Deep reinforcement learning and reward shaping based eco-driving control for automated HEVs among signalized intersections

Abstract

In a connected traffic environment with signalized intersections, eco-driving control needs to co-optimize fuel economy (fuel consumption), driving safety (collisions and red lights), and travel efficiency (total travel time) of automated hybrid electric vehicles. Thus, we proposed a deep reinforcement learning based eco-driving control strategy to co-optimize the fuel economy, driving safety, and travel efficiency. A twin-delayed deep deterministic policy gradient agent is implemented to plan vehicle speed in real-time. The multi-objective optimization function of the eco-driving control problem is transformed into the value function of the deep reinforcement learning algorithm by designing fuel reward, traffic light reward, and safety reward function. Specifically, we designed potential-based shaping functions to solve the problem that the intelligent agent cannot learn an optimal policy due to the sparse and delayed traffic environment.

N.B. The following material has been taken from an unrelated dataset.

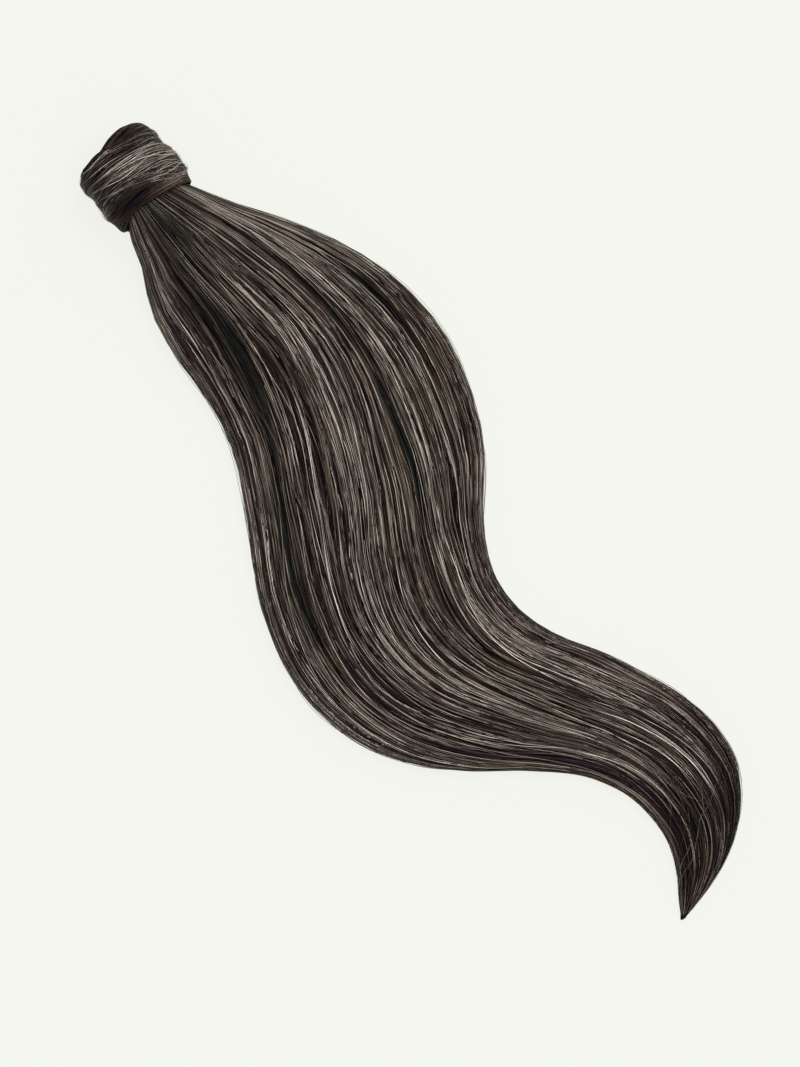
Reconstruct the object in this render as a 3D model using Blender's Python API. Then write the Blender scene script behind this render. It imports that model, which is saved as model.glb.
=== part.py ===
"""Ponytail hairpiece, lying on a table.

A long tail of straight hair fans out from a narrow neck, swings through an S and ends in a point. Its roots
are sewn into a short hollow band, which takes the wearer's own ponytail and holds a comb. A lock of the same
hair is wound round the band and hides it.

The mouth of the band faces +Y, the tail runs towards -Y and the table is the plane z = 0. The tables are in
millimetres, measured from the centre of the wound mouth; the origin of the finished part is the middle of its
footprint on the table.
"""

import math

import bmesh
import bpy
import numpy as np

MM = 0.001

# Band that the hair is sewn into
BAND_HALF_WIDTH = 15.8
BAND_HALF_HEIGHT = 12.6
BAND_WALL = 2.4
BAND_MOUTH = -2.6
BAND_END = -33.0
AXIS_HEIGHT = 19.0
SEAT_GAP = 0.3
SEAT_FLARE = 5.4

# Lengthwise sections of the tail, from its roots to its tip, each a slice that stands on the table
TAIL_COLUMNS = ("centre_x", "centre_y", "across_deg", "width", "top", "underside", "flatness")
TAIL_SECTIONS = (
    (0.0, -33.3, 0.0, 31.6, 31.6, 6.4, 0.0),
    (0.0, -38.0, -4.0, 34.5, 31.0, 6.0, 0.0),
    (0.5, -43.0, -9.0, 41.0, 30.5, 4.5, 0.1),
    (1.5, -60.5, -11.5, 57.5, 27.0, 1.0, 0.6),
    (2.0, -84.0, -13.0, 85.0, 22.5, 0.0, 1.0),
    (4.0, -111.0, -13.5, 105.0, 19.0, 0.0, 1.0),
    (5.0, -139.5, -15.0, 115.5, 16.5, 0.0, 1.0),
    (0.5, -167.5, -17.5, 122.5, 15.0, 0.0, 1.0),
    (-23.2, -213.3, -23.0, 129.0, 14.0, 0.0, 1.0),
    (-54.0, -250.5, -23.5, 120.5, 13.5, 0.0, 1.0),
    (-65.0, -272.0, -22.0, 117.0, 13.5, 0.0, 1.0),
    (-69.0, -295.5, -20.0, 116.5, 13.5, 0.0, 1.0),
    (-65.5, -320.5, -17.0, 116.0, 13.5, 0.0, 1.0),
    (-55.0, -345.0, -14.5, 112.5, 13.5, 0.0, 1.0),
    (-42.0, -368.0, -15.0, 101.5, 13.5, 0.0, 1.0),
    (-26.5, -393.0, -19.0, 84.5, 13.0, 0.0, 1.0),
    (-17.5, -416.0, -24.0, 68.5, 12.5, 0.0, 1.0),
    (-17.0, -439.0, -26.5, 54.5, 11.5, 0.0, 1.0),
    (-24.5, -458.0, -23.5, 41.5, 10.0, 0.0, 1.0),
    (-38.5, -472.5, -22.0, 30.5, 8.0, 0.0, 1.0),
    (-54.5, -481.5, -19.0, 17.5, 5.5, 0.0, 1.0),
    (-67.5, -486.5, -19.0, 1.4, 1.6, 0.0, 1.0),
)
TAIL_STATIONS = 54
UNDERSIDE_POINTS = 11
EDGE_SHARE = 0.34
DOME_POWER = 0.40
FLAT_SHARE = 0.66

# Valleys between the locks: how far across the tail each lies, from the left edge, and how deep it is
VALLEY_COLUMNS = ("at_neck", "at_widest", "at_tip", "depth")
VALLEYS = (
    (0.13, 0.09, 0.14, 1.4),
    (0.25, 0.21, 0.26, 2.6),
    (0.37, 0.33, 0.38, 1.5),
    (0.49, 0.44, 0.50, 2.4),
    (0.60, 0.57, 0.61, 1.5),
    (0.71, 0.68, 0.73, 2.2),
    (0.81, 0.79, 0.83, 1.4),
    (0.90, 0.90, 0.91, 1.8),
)
POINTS_PER_LOCK = 4
VALLEY_STARTS_PAST_NECK = 12.0
VALLEY_FADE_IN = 70.0
VALLEY_FADE_OUT = 90.0
SWELL = 0.7
SWELL_LENGTH = 150.0

# Turns of the wound lock: rows go round the band from the right, over the top and to the left
TURN_COLUMNS = ("angle_deg", "mouth_edge", "neck_edge", "thickness")
RIM_TURN = (
    (0.0, 0.2, -18.0, 10.0),
    (40.0, 2.0, -15.0, 8.2),
    (66.0, 2.0, -12.5, 5.8),
    (95.0, 0.2, -12.0, 3.0),
    (180.0, -3.6, -13.0, 2.0),
    (270.0, -1.6, -13.0, 4.2),
    (320.0, -0.4, -15.5, 7.2),
)
NECK_TURN = (
    (0.0, -30.0, -42.6, 2.2),
    (45.0, -24.0, -39.6, 4.0),
    (90.0, -19.0, -35.2, 5.6),
    (125.0, -17.5, -33.8, 6.2),
    (155.0, -17.0, -35.4, 6.6),
    (180.0, -16.6, -38.0, 6.8),
    (225.0, -18.0, -38.2, 6.2),
    (270.0, -22.0, -39.0, 5.4),
    (315.0, -27.0, -42.0, 3.4),
)
MAIN_TURN = (
    (0.0, -11.5, -39.4, 10.6),
    (45.0, -5.6, -34.6, 9.4),
    (70.0, -2.4, -31.4, 8.2),
    (90.0, 0.2, -28.6, 7.4),
    (135.0, 0.2, -22.8, 5.8),
    (180.0, -1.5, -17.8, 5.2),
    (225.0, -3.0, -19.0, 5.4),
    (270.0, -6.0, -28.0, 6.0),
    (315.0, -9.5, -36.0, 8.6),
)
TURN_STEPS = 44
TURN_OUTER_POINTS = 12
TURN_INNER_POINTS = 6
TURN_LIP = 0.8
TURN_RIDGES = 3
TURN_RIDGE_DEPTH = 0.5
CLEARANCE = 0.35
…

It can steer the agent to an optimal policy and guarantee policy invariance. Finally, the proposed method is verified in a real road traffic environment with signalized intersections. The results demonstrate that the proposed method can heavily reduce fuel consumption while satisfying the constraints of traffic lights and safety rules. Meanwhile, the proposed strategy shows certain feasibility for real-time application.